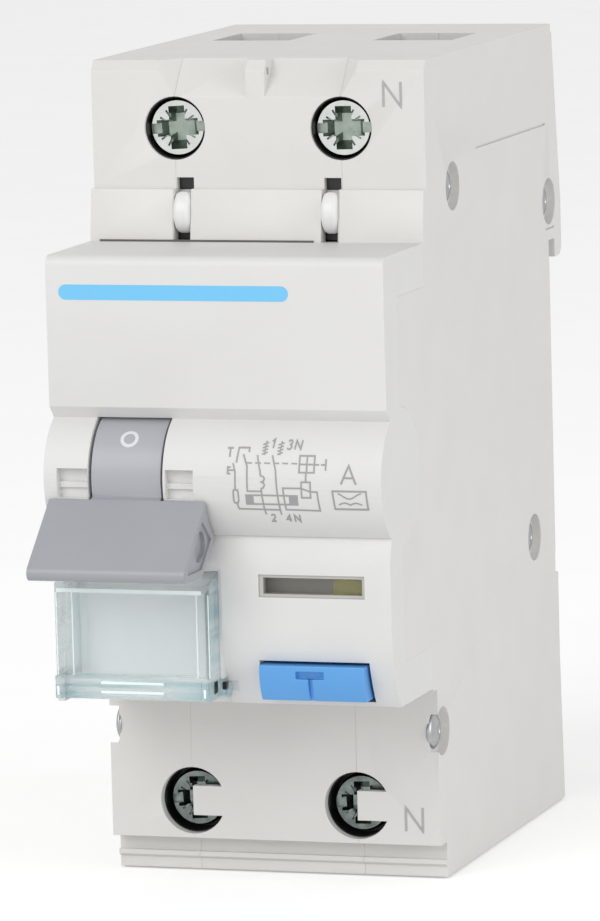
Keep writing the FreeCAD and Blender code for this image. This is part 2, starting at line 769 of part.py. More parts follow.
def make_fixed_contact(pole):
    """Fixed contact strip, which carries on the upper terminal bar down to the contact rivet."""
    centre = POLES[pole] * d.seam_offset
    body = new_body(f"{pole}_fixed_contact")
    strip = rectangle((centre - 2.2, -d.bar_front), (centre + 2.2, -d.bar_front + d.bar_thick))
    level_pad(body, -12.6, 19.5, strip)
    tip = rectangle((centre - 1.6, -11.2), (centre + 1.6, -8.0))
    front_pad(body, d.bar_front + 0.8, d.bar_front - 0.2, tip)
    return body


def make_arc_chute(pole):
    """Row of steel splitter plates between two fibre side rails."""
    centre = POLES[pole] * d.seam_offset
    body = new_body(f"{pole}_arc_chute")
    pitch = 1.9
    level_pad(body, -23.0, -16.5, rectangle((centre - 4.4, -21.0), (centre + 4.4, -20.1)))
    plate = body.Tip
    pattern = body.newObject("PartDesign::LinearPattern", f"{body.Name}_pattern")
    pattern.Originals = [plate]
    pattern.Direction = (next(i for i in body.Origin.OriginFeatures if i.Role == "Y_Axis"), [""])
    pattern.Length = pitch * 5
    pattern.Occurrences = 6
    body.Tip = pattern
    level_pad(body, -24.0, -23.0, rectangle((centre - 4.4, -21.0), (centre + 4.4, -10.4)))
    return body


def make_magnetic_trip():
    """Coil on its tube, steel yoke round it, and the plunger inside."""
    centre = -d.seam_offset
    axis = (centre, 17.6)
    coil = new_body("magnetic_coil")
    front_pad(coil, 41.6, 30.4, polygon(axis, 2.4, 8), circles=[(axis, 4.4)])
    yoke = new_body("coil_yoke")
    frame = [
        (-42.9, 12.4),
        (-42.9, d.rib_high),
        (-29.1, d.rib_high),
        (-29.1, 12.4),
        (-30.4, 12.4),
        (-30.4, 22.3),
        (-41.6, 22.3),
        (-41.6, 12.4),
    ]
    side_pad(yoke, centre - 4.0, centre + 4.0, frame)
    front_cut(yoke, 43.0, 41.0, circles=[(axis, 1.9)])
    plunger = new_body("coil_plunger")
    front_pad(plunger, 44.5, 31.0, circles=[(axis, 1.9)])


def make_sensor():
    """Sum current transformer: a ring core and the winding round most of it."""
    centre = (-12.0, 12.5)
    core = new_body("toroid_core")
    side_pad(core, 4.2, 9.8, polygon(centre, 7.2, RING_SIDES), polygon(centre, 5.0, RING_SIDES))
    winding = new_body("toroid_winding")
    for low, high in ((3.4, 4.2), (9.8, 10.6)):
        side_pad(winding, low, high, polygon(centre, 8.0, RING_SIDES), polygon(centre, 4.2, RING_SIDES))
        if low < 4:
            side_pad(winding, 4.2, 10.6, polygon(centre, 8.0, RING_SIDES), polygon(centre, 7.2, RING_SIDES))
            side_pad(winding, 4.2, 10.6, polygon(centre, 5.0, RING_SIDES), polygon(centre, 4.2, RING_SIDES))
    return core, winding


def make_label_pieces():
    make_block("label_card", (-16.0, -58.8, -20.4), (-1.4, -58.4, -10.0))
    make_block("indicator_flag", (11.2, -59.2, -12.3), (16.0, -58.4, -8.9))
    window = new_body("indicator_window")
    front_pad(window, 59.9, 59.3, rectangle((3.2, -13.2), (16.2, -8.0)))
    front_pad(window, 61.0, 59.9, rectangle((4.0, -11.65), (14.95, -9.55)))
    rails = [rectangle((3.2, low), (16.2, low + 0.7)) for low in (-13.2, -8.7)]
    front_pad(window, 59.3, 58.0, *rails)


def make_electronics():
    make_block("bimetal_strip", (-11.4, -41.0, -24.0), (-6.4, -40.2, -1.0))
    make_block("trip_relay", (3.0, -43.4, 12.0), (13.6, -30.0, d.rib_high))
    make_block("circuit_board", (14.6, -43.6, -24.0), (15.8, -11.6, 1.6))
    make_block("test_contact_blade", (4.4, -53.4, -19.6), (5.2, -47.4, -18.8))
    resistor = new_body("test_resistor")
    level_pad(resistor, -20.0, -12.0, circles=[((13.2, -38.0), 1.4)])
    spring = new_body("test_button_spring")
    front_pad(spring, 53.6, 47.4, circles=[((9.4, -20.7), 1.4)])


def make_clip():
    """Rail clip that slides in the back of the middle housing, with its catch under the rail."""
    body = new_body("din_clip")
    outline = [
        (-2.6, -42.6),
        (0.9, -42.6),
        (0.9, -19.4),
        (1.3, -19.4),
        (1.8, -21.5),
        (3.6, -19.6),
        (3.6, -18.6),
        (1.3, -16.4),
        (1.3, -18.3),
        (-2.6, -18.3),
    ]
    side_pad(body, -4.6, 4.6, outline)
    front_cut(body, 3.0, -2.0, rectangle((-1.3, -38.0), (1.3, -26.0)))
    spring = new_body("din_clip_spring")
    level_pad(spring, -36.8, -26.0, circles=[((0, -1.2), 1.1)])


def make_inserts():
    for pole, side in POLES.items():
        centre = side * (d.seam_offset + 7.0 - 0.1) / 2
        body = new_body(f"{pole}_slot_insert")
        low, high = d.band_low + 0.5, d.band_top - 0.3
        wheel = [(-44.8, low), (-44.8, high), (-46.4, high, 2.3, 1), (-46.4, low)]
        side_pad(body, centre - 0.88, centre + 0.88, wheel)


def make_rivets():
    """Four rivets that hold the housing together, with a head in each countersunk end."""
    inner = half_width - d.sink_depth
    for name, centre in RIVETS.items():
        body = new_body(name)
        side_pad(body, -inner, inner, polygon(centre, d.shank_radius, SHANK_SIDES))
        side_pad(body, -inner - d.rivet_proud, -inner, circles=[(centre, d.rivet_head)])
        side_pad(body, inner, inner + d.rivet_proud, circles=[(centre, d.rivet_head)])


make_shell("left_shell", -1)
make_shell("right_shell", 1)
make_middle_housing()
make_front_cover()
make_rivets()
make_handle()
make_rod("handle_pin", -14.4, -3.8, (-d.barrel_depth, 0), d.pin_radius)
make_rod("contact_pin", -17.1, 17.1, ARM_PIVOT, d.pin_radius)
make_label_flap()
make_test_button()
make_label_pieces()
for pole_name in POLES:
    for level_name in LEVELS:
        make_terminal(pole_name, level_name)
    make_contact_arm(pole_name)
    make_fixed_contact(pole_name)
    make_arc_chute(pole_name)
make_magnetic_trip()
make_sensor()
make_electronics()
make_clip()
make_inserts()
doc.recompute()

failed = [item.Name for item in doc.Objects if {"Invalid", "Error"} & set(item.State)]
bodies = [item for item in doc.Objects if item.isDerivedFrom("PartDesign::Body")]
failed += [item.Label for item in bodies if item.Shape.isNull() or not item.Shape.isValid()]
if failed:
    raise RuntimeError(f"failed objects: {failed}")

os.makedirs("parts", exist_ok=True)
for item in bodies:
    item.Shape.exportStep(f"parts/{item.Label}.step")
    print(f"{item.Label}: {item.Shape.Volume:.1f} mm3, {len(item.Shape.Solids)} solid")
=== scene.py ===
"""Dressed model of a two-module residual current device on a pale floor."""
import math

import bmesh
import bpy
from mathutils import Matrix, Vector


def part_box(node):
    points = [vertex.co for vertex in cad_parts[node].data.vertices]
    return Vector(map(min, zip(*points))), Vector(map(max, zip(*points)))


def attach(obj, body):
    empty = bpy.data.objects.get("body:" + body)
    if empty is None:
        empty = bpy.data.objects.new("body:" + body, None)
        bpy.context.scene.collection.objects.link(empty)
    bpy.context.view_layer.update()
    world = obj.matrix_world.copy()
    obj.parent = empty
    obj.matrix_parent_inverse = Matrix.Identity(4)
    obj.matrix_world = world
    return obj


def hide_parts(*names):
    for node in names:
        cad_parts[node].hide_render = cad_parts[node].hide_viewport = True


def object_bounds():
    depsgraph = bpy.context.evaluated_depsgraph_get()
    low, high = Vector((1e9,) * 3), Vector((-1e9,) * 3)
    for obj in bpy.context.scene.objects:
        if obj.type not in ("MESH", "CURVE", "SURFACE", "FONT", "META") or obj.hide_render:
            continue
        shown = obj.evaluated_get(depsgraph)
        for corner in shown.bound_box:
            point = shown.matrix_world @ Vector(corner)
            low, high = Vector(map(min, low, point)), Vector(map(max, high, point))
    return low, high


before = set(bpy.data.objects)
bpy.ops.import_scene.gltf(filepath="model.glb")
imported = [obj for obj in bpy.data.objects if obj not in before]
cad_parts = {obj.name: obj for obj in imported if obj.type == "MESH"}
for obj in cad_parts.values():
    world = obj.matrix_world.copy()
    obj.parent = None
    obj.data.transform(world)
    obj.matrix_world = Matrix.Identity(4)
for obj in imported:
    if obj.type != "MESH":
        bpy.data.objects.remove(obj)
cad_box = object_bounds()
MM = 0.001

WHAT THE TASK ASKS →
Extract the run of lines that opens with the line containing "failed = [item.Name" and closes with the line containing "zip(*points))), Vector(map(max, zip(*points)))"; reproduce it exactly and add nothing.

COMPLETE ANSWER →
failed = [item.Name for item in doc.Objects if {"Invalid", "Error"} & set(item.State)]
bodies = [item for item in doc.Objects if item.isDerivedFrom("PartDesign::Body")]
failed += [item.Label for item in bodies if item.Shape.isNull() or not item.Shape.isValid()]
if failed:
    raise RuntimeError(f"failed objects: {failed}")

os.makedirs("parts", exist_ok=True)
for item in bodies:
    item.Shape.exportStep(f"parts/{item.Label}.step")
    print(f"{item.Label}: {item.Shape.Volume:.1f} mm3, {len(item.Shape.Solids)} solid")
=== scene.py ===
"""Dressed model of a two-module residual current device on a pale floor."""
import math

import bmesh
import bpy
from mathutils import Matrix, Vector


def part_box(node):
    points = [vertex.co for vertex in cad_parts[node].data.vertices]
    return Vector(map(min, zip(*points))), Vector(map(max, zip(*points)))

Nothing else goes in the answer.